On craignait le doc-hommage et promotionnel. The Kingdom of Dreams and Madness n'est pas cela. Sunada filme à un moment-clef du studio: Miyazaki achève ce qui constituera son dernier long métrage, tandis que l'avenir de Ghibli semble désormais en stand-by après la réalisation de Souvenirs de Marnie. Un crépuscule poignant, car Sunada parvient, derrière les ronchonneries de Miyazaki et son apparence passéiste, à faire le portrait d'un idéaliste déçu. Un homme de gauche dont le propos écologique des films semble s'être heurté à la triste réalité lorsque le drame de Fukushima a renversé le Japon. Le génie Miyazaki se retrouve nu: lui qui pensait changer le monde avec le cinéma, lui qui a signé certains des plus beaux films de son histoire, n'a rien pu faire contre cette catastrophe. La blessure est là, et en chaque homme. Meurtri, Miyazaki parle des rêves maudits de l'humanité, du constructeur d'avions du Vent se lève aux humains en général. Ce film ne s'est pas fait sans heurt, la NHK suggérant notamment de ne pas aborder quelques points sensibles.

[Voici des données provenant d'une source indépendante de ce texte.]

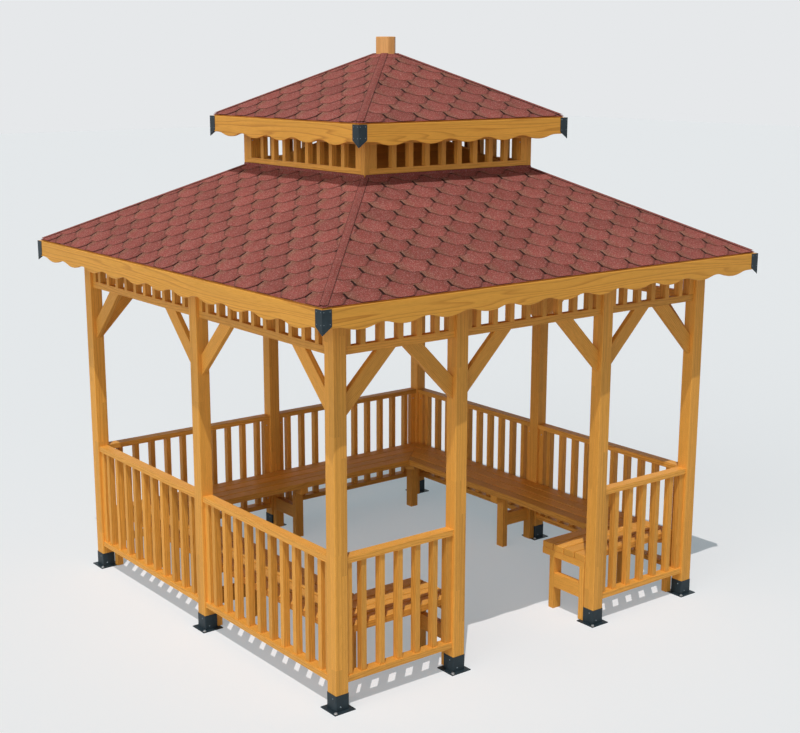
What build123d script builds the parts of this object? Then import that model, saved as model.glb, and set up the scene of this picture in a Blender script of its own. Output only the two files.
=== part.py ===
"""Garden gazebo: square plan, nine posts, railings, benches inside, two-tier hipped roof with a lantern.

Frame: origin mid-plan on the ground; +X right, +Y back, +Z up, entrance on -Y; millimetres.
Every side is drawn as the front side (along X at y = -half_span) and turned about Z into its place.
"""
from build123d import *
from math import sqrt
import os

# ---------------------------------------------------------------- plan and posts
post_span = 3000          # between the centres of the corner posts, both ways
entrance_span = 1224      # between the centres of the two entrance posts
post_size = 90            # square section of every post
post_top = 2360           # where the ring beams start
edge_ease = 3             # bevel on the long edges of the posts

# ---------------------------------------------------------------- post shoes (steel)
plate_margin = 26.5       # ledge of the base plate round the sleeve
plate_thickness = 6
anchor_hole = 16          # two on one diagonal of the plate
anchor_inset = 16         # hole centre from the plate's edges
sleeve_wall = 2.5
sleeve_height = 99        # above the plate

# ---------------------------------------------------------------- bars, railings, friezes
bar_width = 36            # across the bar, along the panel
bar_depth = 45
bar_pitch = 134
bar_end_gap = 20          # least gap between the last bar and the end stile
stile_width = 45
railing_bottom = 165
railing_top = 935
railing_rail = 37         # height of the railing's two rails
railing_depth = 70
frieze_height = 243       # hangs down from the ring beam
frieze_rail = 46
frieze_depth = 45

# ---------------------------------------------------------------- knee braces
brace_reach = 372         # along the frieze and down the post, to the brace's lower edge
brace_width = 95
brace_depth = 36          # flush with the inner face of the frieze

# ---------------------------------------------------------------- benches
seat_top = 466
slat_count = 4
slat_width = 94
slat_thickness = 45
slat_gap = 8
mitre_gap = 2
seat_clearance = 5        # between the outer slat and the posts
foot_clearance = 1        # between the rear legs and the shoes' sleeves
bearer_height = 45
leg_along = 70            # leg section along the bench
leg_across = 45
leg_setback = 72          # front leg behind the seat's inner edge
leg_rail_bottom = 160
leg_rail_height = 100
corner_leg = 66
corner_leg_setback = 130
corner_bearer_width = 70

# ---------------------------------------------------------------- roof timbers, both tiers
roof_rise = 0.508         # rise of every slope per unit of run
roof_slab = 26            # boards and shingles together, measured upright
ring_beam_height = 110
rafter_width = 45
rafter_depth = 78         # measured upright
rafter_spacing = 530
rafter_notch = 12         # depth of the seat cut over a ring beam's outer arris
hip_depth = 98            # measured upright; cut level with the rafter tails at the eave
eave_overhang = 283       # from the post centres to the outside of the corner brackets

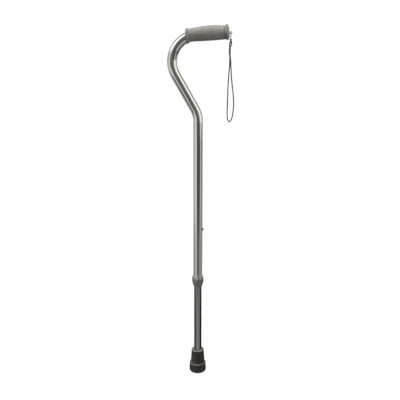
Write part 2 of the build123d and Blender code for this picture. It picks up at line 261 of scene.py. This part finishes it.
# ---------------------------------------------------------------- the strap's own pieces
BRAID_STRANDS = 8
BRAID_PITCH = 7.0 * MM
BRAID_STEP = 0.45 * MM
STRAND_RADIUS = 0.34 * MM
STRAND_SIDES = 6
WEAVE_DEPTH = 0.55
KNOT_DROP = 15.2 * MM
KNOT_STRETCH = (0.60, 0.9, 0.62)
KNOT_CORE = 0.9 * MM
KNOT_POINTS = 120
RING_DROP = 19.7 * MM
RING_RADIUS = 2.4 * MM
SLEEVE_CENTRE = (-1.75, 0.0, -39.0)
SLEEVE_LENGTH = 14.0 * MM
SLEEVE_HALF_WIDTH = 2.1 * MM
SLEEVE_STRAIGHT = 1.5 * MM
SLEEVE_WALL = 0.6 * MM
RIM_CORNERS = (0.3, 1.7)
CRIMP_PLACES = (0.45, 0.0, -0.45)
CRIMP_DEPTH = 0.35 * MM
CRIMP_HALF_WIDTH = 0.9 * MM
CRIMP_FLAT = 0.4
OUTLINE_STEPS = 10


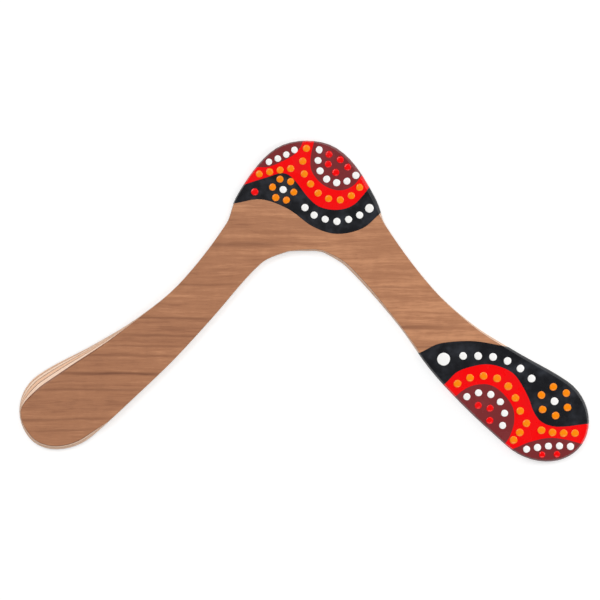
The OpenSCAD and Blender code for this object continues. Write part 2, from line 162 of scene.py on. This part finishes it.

Miyazaki, lui, semble entier.

Il y a toujours cette surprise de découvrir derrière les chefs d’œuvre du studio ce côté artisanal en équipe "réduite" qui a fait naître tant de merveilles. Le bilan est-il si noir ? Lors d'une séquence assez bouleversante, peu avant l'annonce officielle de son départ à la retraite, Miyazaki regarde par la fenêtre. La ville est plutôt terne, le temps est gris. Et son esprit s'échappe: peut-on sauter d'un immeuble à l'autre, voler d'un toit vers un toit voisin ? Sunada monte sur ces paroles les innombrables images d'envolées dans les films du maître : la puissance de l'imaginaire est là. Il transfigure la réalité par sa poésie, comme les films du cinéaste ont pu changer celle de ses spectateurs. "Et si c'était possible ?", dit-il ? Une lumière s'invite dans ce constat pessimiste. Toute fin permet, dit-on, un nouveau départ. L'émouvante image finale d'un Miyazaki marchant tranquillement, suivi au loin par une classe d'écoliers, semble le confirmer.